NEW INPUT: 2021-05-07 06:36:44.530490 | 2b0104b403a7e6b9c72b0104663f1452e0692b01041ac87aa06c942b0104db2d2d69ae55ab2b010491617c58480f2b0104db11855b0f0a2b01040cb5d21b4894
frame consumed 9 bytes, 55 remaining
Frame complete: <ReceiveFrame(cmd=READ, id=b403a7e6, address=0, data=)>
Received read : battery_placeholder[0].soc_update_since

frame consumed 9 bytes, 46 remaining
Frame complete: <ReceiveFrame(cmd=READ, id=663f1452, address=0, data=)>
Received read : power_mng.n_batteries

frame consumed 9 bytes, 37 remaining
Frame complete: <ReceiveFrame(cmd=READ, id=1ac87aa0, address=0, data=)>
Received read : g_sync.p_ac_load_sum_lp

frame consumed 10 bytes, 27 remaining
Frame complete: <ReceiveFrame(cmd=READ, id=db2d69ae, address=0, data=)>
Received read : g_sync.p_ac_sum_lp

frame consumed 9 bytes, 18 remaining
Frame complete: <ReceiveFrame(cmd=READ, id=91617c58, address=0, data=)>
Received read : g_sync.p_ac_grid_sum_lp

frame consumed 9 bytes, 9 remaining
Frame complete: <ReceiveFrame(cmd=READ, id=db11855b, address=0, data=)>
Received read : dc_conv.dc_conv_struct[0].p_dc_lp

frame consumed 9 bytes, 0 remaining
Frame complete: <ReceiveFrame(cmd=READ, id=cb5d21b, address=0, data=)>
Received read : dc_conv.dc_conv_struct[1].p_dc_lp

END OF INPUT-SEGMENT

The frame is printed first, with the time stamp encoded in the dump and the hexadecimal output of its contents. The data is then fed to the frame parser ReceiveFrame. The first one shows that it consumed 9 bytes, so the buffer contains 55 more bytes. It is a READ command, requesting ID 0xb403a7e6. Read-requests do not carry a payload. The response is usually in another stream (for pcap files created with tcpdump at least), so the response should be further down the output. Other frames follow until the end of the segment is reached and the next one is fetched from the stream (or the next one).

Sometimes, data can have an invalid checksum. For example:

CRC mismatch, got 0xBB9B but calculated 0x6E18. Buffer: 2b050597e203f955bb9b
Attempting to decode while ignoring checksum
frame consumed 11 bytes, 36 remaining
Frame complete: <ReceiveFrame(cmd=RESPONSE, id=97e203f9, address=0, data=55)>
Received reply : power_mng.is_grid                        type: BOOL              value: True

As can be seen, the tool makes a second attempt at decoding the frame, this time ignoring the CRC check. As it is a tool meant for debugging, this approach is okay. It is not suitable anywhere but in debugging! Anyways, in this example, the frame was actually valid, but the device probably got confused by requests from multiple apps at once. Other times, the data is completely unusable.

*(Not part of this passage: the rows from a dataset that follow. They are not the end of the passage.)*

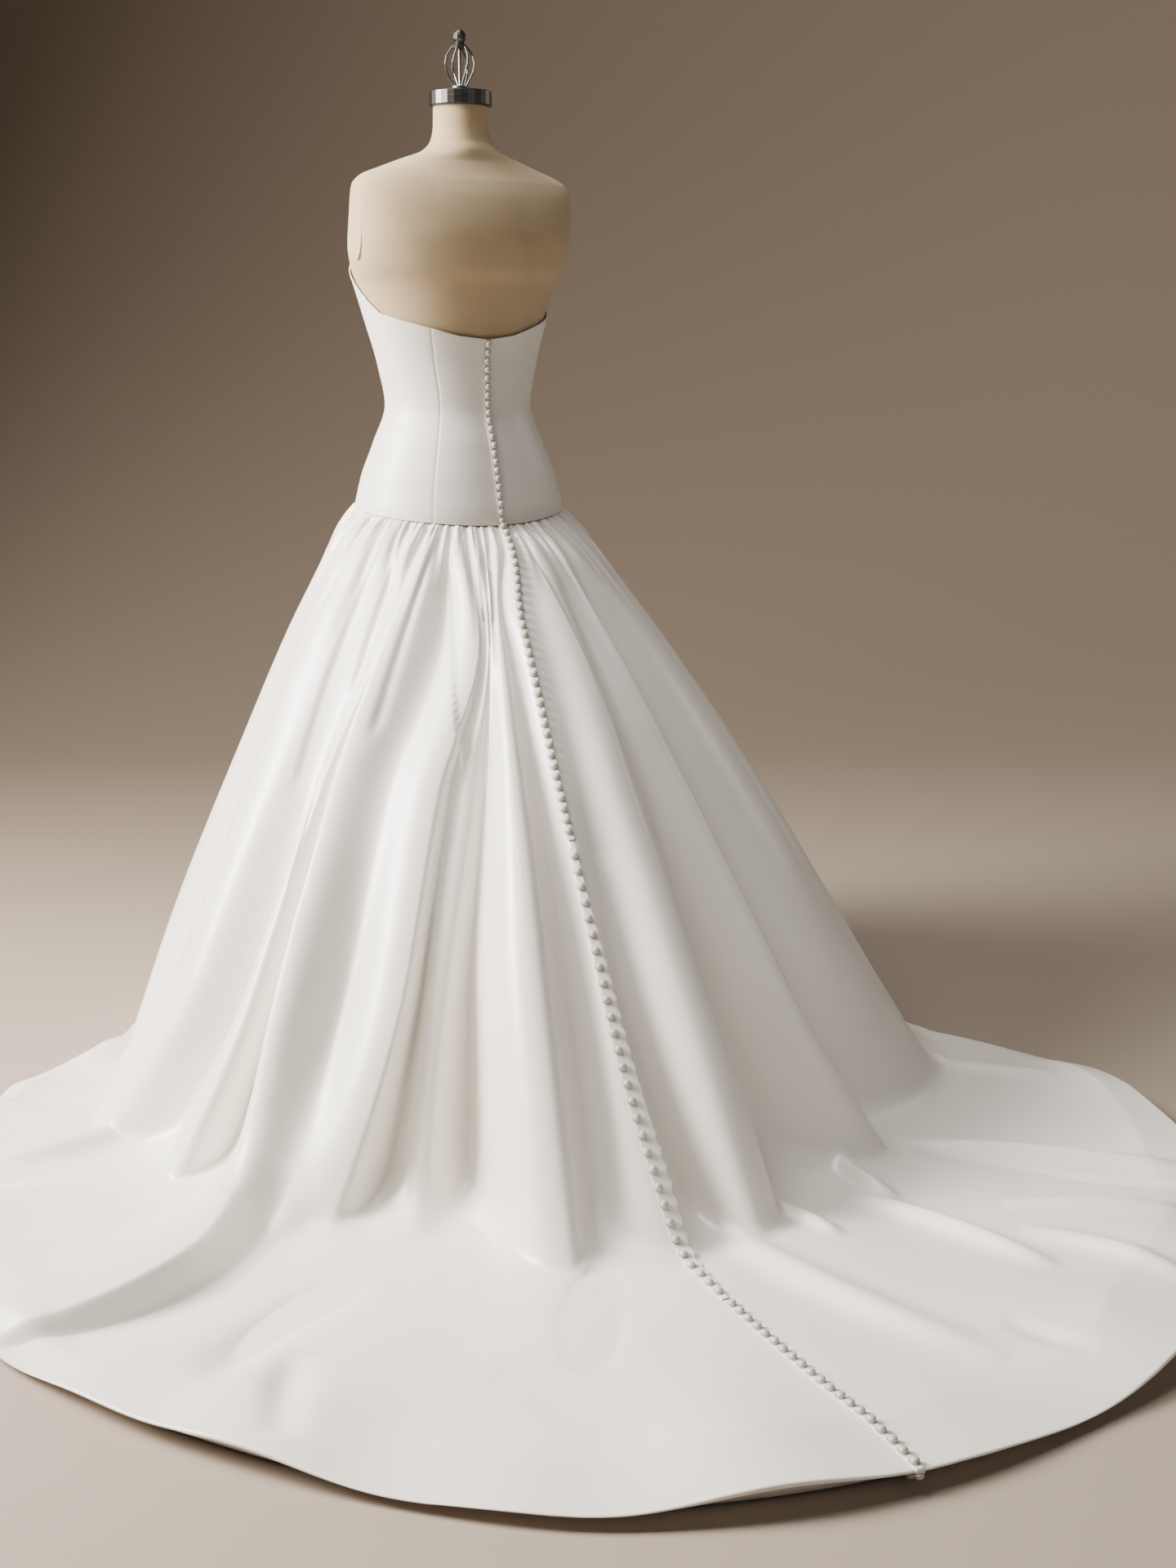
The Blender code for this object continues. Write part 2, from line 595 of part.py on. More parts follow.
def dome(place, normal, along):
    """Points and faces of one covered button, standing on a surface."""
    forward = Vector(along).normalized()
    side = Vector(normal).cross(forward).normalized()
    normal = forward.cross(side)
    place = Vector(place)
    rings = ((1.0, -0.0006), (0.80, 0.74 * BUTTON_HEIGHT))
    points = []
    for size, rise in rings:
        for step in range(BUTTON_SIDES):
            turn = 2 * math.pi * step / BUTTON_SIDES
            reach = BUTTON_RADIUS * size
            points.append(place + side * reach * math.cos(turn)
                          + forward * reach * math.sin(turn) + normal * rise)
    points.append(place + normal * BUTTON_HEIGHT)
    count = BUTTON_SIDES
    faces = [tuple(range(count))[::-1]]
    for ring in range(len(rings) - 1):
        for step in range(count):
            after = (step + 1) % count
            faces.append((ring * count + step, ring * count + after,
                          (ring + 1) * count + after, (ring + 1) * count + step))
    top = len(points) - 1
    for step in range(count):
        after = (step + 1) % count
        faces.append(((len(rings) - 1) * count + step, (len(rings) - 1) * count + after, top))
    return points, faces


def button_places(line, normals, pitch, first, last_gap):
    """Even places along a line of points, each with normal and direction."""
    steps = np.linalg.norm(np.diff(line, axis=0), axis=1)
    length = np.concatenate([[0], np.cumsum(steps)])
    count = int((length[-1] - first - last_gap) / pitch) + 1
    places = []
    for number in range(count):
        spot = first + number * pitch
        cell = min(int(np.searchsorted(length, spot) - 1), len(line) - 2)
        cell = max(cell, 0)
        share = (spot - length[cell]) / steps[cell]
        point = line[cell] * (1 - share) + line[cell + 1] * share
        normal = normals[cell] * (1 - share) + normals[cell + 1] * share
        places.append((point, normal, line[cell + 1] - line[cell]))
    return places


def strip_with_buttons(name, left, middle, right, normals, pitch, material, home, ends):
    """A strip laid along a seam, with its covered buttons fused on."""
    rows_out = []
    rows_in = []
    for spot in range(len(middle)):
        # the same order as the panels below, so that the facets match
        row = np.array([right[spot], middle[spot], left[spot]])
        lift = np.array(normals[spot])
        rows_in.append(row + lift * LAY_GAP)
        rows_out.append(row + lift * (LAY_GAP + STRIP_THICK))
    strip = wall_object(name, rows_out, rows_in, material, home)
    line = np.array([row[1] for row in rows_out])
    normal_line = np.array([lift[1] for lift in normals])
    points = []
    faces = []
    for place, normal, along in button_places(line, normal_line, pitch, *ends):
        more, more_faces = dome(place, normal, along)
        start = len(points)
        points += more
        faces += [tuple(start + corner for corner in face) for face in more_faces]
    buttons = add_mesh(name + "_buttons", points, faces, material, home, smooth=False)
    fuse(strip, buttons)
    return strip


def fuse(target, tool):
    """Boolean union of two objects, leaving one closed body."""
    modifier = target.modifiers.new("fuse", "BOOLEAN")
    modifier.operation = "UNION"
    modifier.solver = "EXACT"
    modifier.object = tool
    modifier.use_self = True
    apply_modifiers(target)
    bpy.data.objects.remove(tool, do_unlink=True)


def apply_modifiers(target):
    graph = bpy.context.evaluated_depsgraph_get()
    graph.update()
    done = bpy.data.meshes.new_from_object(target.evaluated_get(graph))
    target.modifiers.clear()
    old = target.data
    target.data = done
    bpy.data.meshes.remove(old)


def build_skirt(material, strip_material, home):
    surface = SkirtSurface()
    made = {}
    for panel in SKIRT_PANELS:
        outer, inner, normals = panel_rows(surface, panel)
        wall_object(panel.name, outer, inner, material, home)
        made[panel.name] = (outer, normals)
    left_rows, left_normals = made["train_left"]
    right_rows, right_normals = made["train_right"]
    left = []
    middle = []
    right = []
    lifts = []
    for spot, (east, west) in enumerate(zip(left_rows, right_rows)):
        doubled = spot < len(GATHER_LEVELS)
        reach = 2 if doubled else 1
        left.append(east[reach])
        right.append(west[-1 - reach])
        middle.append((east[0] + west[-1]) / 2)
        level = left_normals[spot][0] + right_normals[spot][-1]
        lifts.append([level / np.linalg.norm(level)] * 3)
    for number, stretch in enumerate(STRIP_STRETCHES):
        span = slice(stretch.first, stretch.last + 1)
        parts = [np.array(side[span]) for side in (left, middle, right)]
        for side in parts:
            shorten(side)
        ends = (0.0070 if number == 0 else stretch.pitch / 2, 0.010)
        strip_with_buttons(stretch.name, *parts, lifts[span], stretch.pitch,
                           strip_material, home, ends)


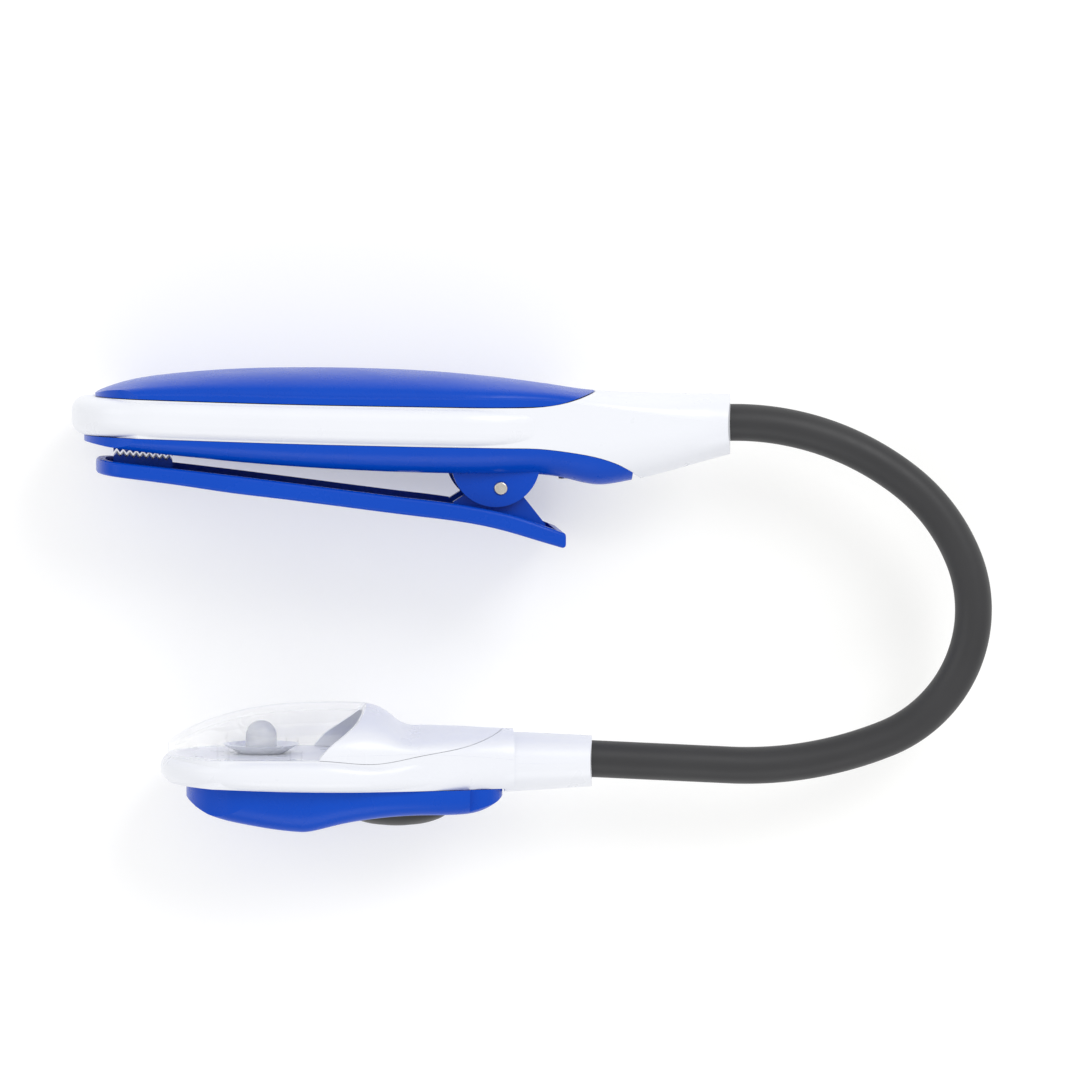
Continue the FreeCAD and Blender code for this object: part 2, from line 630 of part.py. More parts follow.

There is a load of other quirks that the tool tries. One such quirk is that it assumes that a frame does not span across multiple packets. The protocol documentation makes no such statement, but at least for the devices it seems to be that way. Thus, if a frame is not complete when a segment ends and the next segment starts with the sequence 0x002b (which is the typical start-sequence of a device), the current frame is discarded and a new one starts consuming data. This does catch cases where the previous frame has an invalid length value, causing the parser to consume frame after frame, sometimes hundrets at once. A side-effekt is that if there is more than one frame after such a broken frame in the segment these are lost.

Decoding unknown data

Suppose we have a frame that is valid, but the OID is not known yet. In this example the OID is actually in the registry, but let's pretend it is not and thus neither its name nor data type is known:

frame consumed 14 bytes, 223 remaining
Frame complete: <ReceiveFrame(cmd=RESPONSE, id=b403a7e6, address=0, data=47000000)>
Could not find ID in registry

The above OID 0xB403A7E6 got a response payload of 0x47000000. Let's try to make sense from the data.

To work with the data, it needs to be converted to a byte stream first. The easiest way is to use bytearray.fromhex:

>>> b = bytearray.fromhex('47000000')
>>> b
bytearray(b'G\x00\x00\x00')

With the byte stream in the variable b, let's try to convert it into something usable. For this, struct.unpack is used with a set of format strings. First, try a 32 bit unsigned integer as is commonly used with unix timestamps:

>>> import struct
>>> struct.unpack('>I', b)[0]
1191182336
>>> from datetime import datetime
>>> datetime.fromtimestamp(1191182336)
datetime.datetime(2007, 9, 30, 21, 58, 56)

This 'could' very well be a timestamp, albeit representing point in time quite long ago, from 2007. Although it looks like a false track, it might still be worth checking the app to find a timestamp in that range. Sometimes, timestamps in the past are set for some settings that have not been updated. Assuming nothing was found, let's try converting it to a floating point number:

>>> struct.unpack('>f', b)[0]
32768.0

This looks like a power of two. Search the app again for values that have such a number.

In this example, the data type looks like a number. This is not always the case, for example a sequence of data that ends with a large number of 00 sequences typically contains a string (C uses NULL bytes to terminate strings). Some OIDs carry additional garbage data after the NULL byte, too, so this is something to look out for.

When lookig up the OID in the registry, we find out that it is battery_placeholder[0].soc_update_since which has a data type of float, so the last try was correct and 32768.0 is the correct result.